Question

I am reading about AVL trees in Data structures and algorithms by Mark Allen Wesis

Suppose the node to be rebalanced is X. There are 4 cases that we might have to fix (two are the mirror images of the other two): An insertion in the left subtree of the left child of X, An insertion in the right subtree of the left child of X, An insertion in the left subtree of the right child of X, or An insertion in the right subtree of the right child of X.

Balance is restored by tree rotations.

Following are questions i have on above text snippet.

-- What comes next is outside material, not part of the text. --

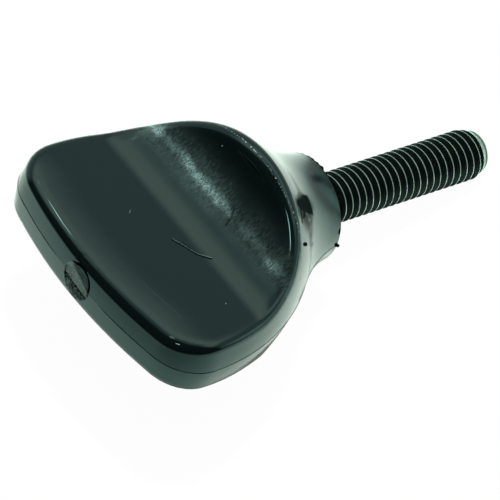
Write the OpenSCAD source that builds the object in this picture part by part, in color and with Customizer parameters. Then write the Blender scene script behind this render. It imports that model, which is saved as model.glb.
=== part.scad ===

  1. What does author mean by mirror images of other two?
  2. What is symmetric case in single rotation and double rotation?

Thanks

Was it helpful?

Solution

Suppose the node being inserted is I. The book says there are 4 cases. Let's take the one where I is the left child of the left child of X:

    X
   / \
  ?   ?
 / \ / \
I  ? ?  ?

The "mirror" of this is when I is the right child of the right child of X:

    X
   / \
  ?   ?
 / \ / \
?  ? ?  I

The reason this is a "mirror" is that the rotations you have to do for both cases are the same, just with left and right reversed. The same goes for the other two cases where I is the left child of the right child of X and where I is the right child of the left child of X.

As for your second question, the idea is the same. In the symmetric case, (ie the mirror case), you do the same rotations, just with left and right reversed.